When the unforeseen came my way and I had to step away for six months to care for my dying mother, I returned to San Clemente wounded and tired. I didn’t have the leaders beside me who viewed their role as equipping the saints for works of ministry (Eph. 4:12-16). We still got together with our core families and cared for one another, but the forward push that equipping leaders bring wasn’t there. After four months of my mind being a wreck, plus the six months being gone—that amounted to nearly a year without leadership in the equipping realm.
Hear me clearly here—it is not good to lead alone. Leaders need teams.

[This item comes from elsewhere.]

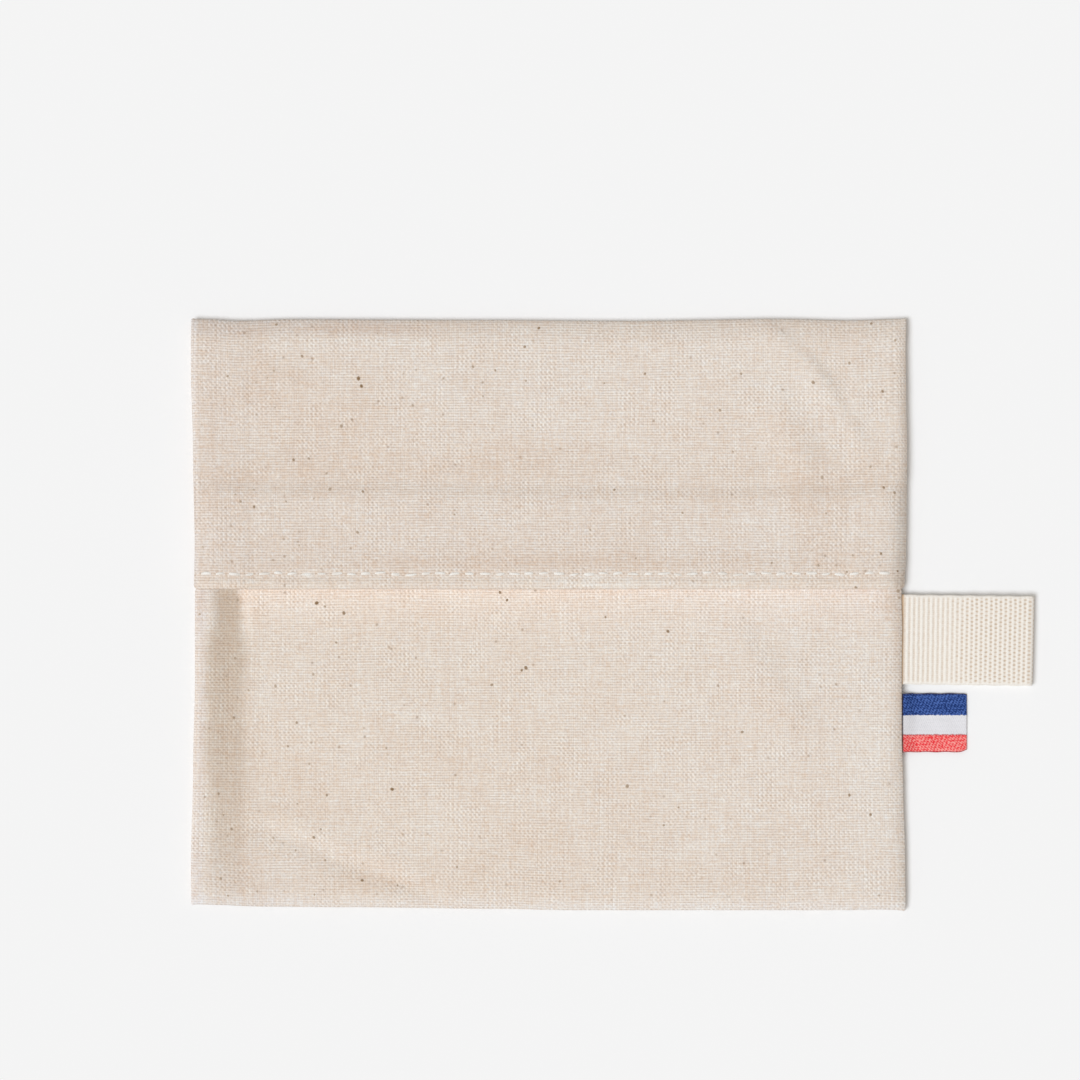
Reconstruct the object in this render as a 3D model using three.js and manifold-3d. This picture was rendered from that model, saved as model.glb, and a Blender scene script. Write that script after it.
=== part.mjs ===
// Cotton soap pouch, lying flat on its back.
// Millimetres. X runs across the pouch towards its two labels, Y from the lower fold to the upper
// fold and Z up. The origin is at the middle of the back, on the surface that the pouch lies on.
// One strip of calico is folded like an envelope: the flap comes down from the upper fold over the
// lower panel, which comes up from the lower fold, and both are sewn to the back along the sides.

import * as THREE from "three";
import { mergeVertices } from "three/addons/utils/BufferGeometryUtils.js";
import Module from "manifold-3d";

const wasm = await Module();
wasm.setup();

// Driving dimensions of the pouch
const WIDTH = 121.6; // between the side seams
const HEIGHT = 100.4; // between the two folds
const CLOTH = 1.0; // one layer of cloth
const AIR = 0.5; // between the back and the layer over it
const TUCK_AIR = 0.35; // between the flap and the panel tucked under it
const HEM_LINE = 4.35; // the flap's hemmed edge
const STITCH_LINE = 6.75; // its topstitching
const HEM_DEPTH = 5.2; // how far the hem's folded cloth thickens the flap
const PANEL_END = 21.75; // the lower panel's own edge, hidden under the flap
const ALLOWANCE = 9; // seam allowance, turned inside along each side
const SEAM_HEIGHT = 1.9; // the pressed side seam, back and panel together
const LABEL_BULK = 0.7; // how much the labels thicken the right-hand seam
const MOUTH_INSET = 3; // from each side to where the flap is free
const HALF_WIDTH = WIDTH / 2;
const HALF_HEIGHT = HEIGHT / 2;
const TWO_LAYERS = 2 * CLOTH + AIR;

// Driving dimensions of the two labels, each a piece of tape folded in half
const TAPE = 1.0; // one layer
const FOLD_AIR = 0.3; // between its two layers
const TONGUE = 1.0; // the two ends pressed together inside the seam
const TONGUE_DEPTH = 3.6; // how far they reach into it
const FREE_ROOT = 1.5; // where the layers part, measured from the seam's edge
const SEAT_CLEARANCE = 0.3;
const SEAT_LEVEL = (SEAM_HEIGHT + LABEL_BULK) / 2;
const LABELS = [
  // middle and edge: where the label leaves the seam; turn in degrees; lean: how much further its
  // upper corner reaches than its lower one
  { name: "tape_label", middle: -4.25, edge: 60.45, width: 15.3, reach: 22.2, turn: -0.7, lean: 0.3 },
  { name: "tricolour_ribbon", middle: -18.4, edge: 60.45, width: 10.1, reach: 10.8, turn: 0, lean: 0 },
];

// How far each edge strays outward from the plain rectangle, at places along it
const LEFT_EDGE = [
  { at: -49, out: 0.06 },
  { at: -43, out: 0.06 },
  { at: -26, out: -0.3 },
  { at: -11, out: -0.6 },
  { at: 9, out: -0.6 },
  { at: 28, out: -0.3 },
  { at: 43, out: 0.06 },
  { at: 50, out: 0 },
];
const RIGHT_EDGE = [
  { at: -50, out: -0.05 },
  { at: -42, out: -0.1 },
  { at: -30, out: -0.36 },
  { at: 2, out: -0.34 },
  { at: 13, out: 0.06 },
  { at: 37, out: 0.06 },
  { at: 45, out: -0.1 },
  { at: 50, out: 0 },
];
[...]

If your calling is to the equipping ministry, having a team beside you with the same capacity will strengthen you in hard times and hold you up when you’ve fallen down from pain. Can God use a solitary church planter? Absolutely. Has it been done? Absolutely. We ought to give God’s grace the credit in those unusual cases. However, God’s design is that we would work together on mission in whatever our calling. Doing so results in longevity, fruitfulness and the continual reminder that we are never alone.
Life will bring unexpected hardship and, at some point, you will find yourself with diminished capacity. With a team beside you that shares your same calling, you will be able to carry on and experience the joy of being carried when you are weak. What an amazing picture of the Gospel. Carrying one another’s burdens as we carry out the ways of Jesus (Gal. 6:2). Didn’t Christ carry our burdens too? How amazing that we have the privilege to be living parables of his grace, even in the equipping ministry.
I pray you will have God’s wisdom and help as you pull together a team around you, pressing forward in faithfulness and experiencing the joy of many years of fruitfulness.
How have you seen discipleship in community display a more full picture of Jesus than discipleship alone might have?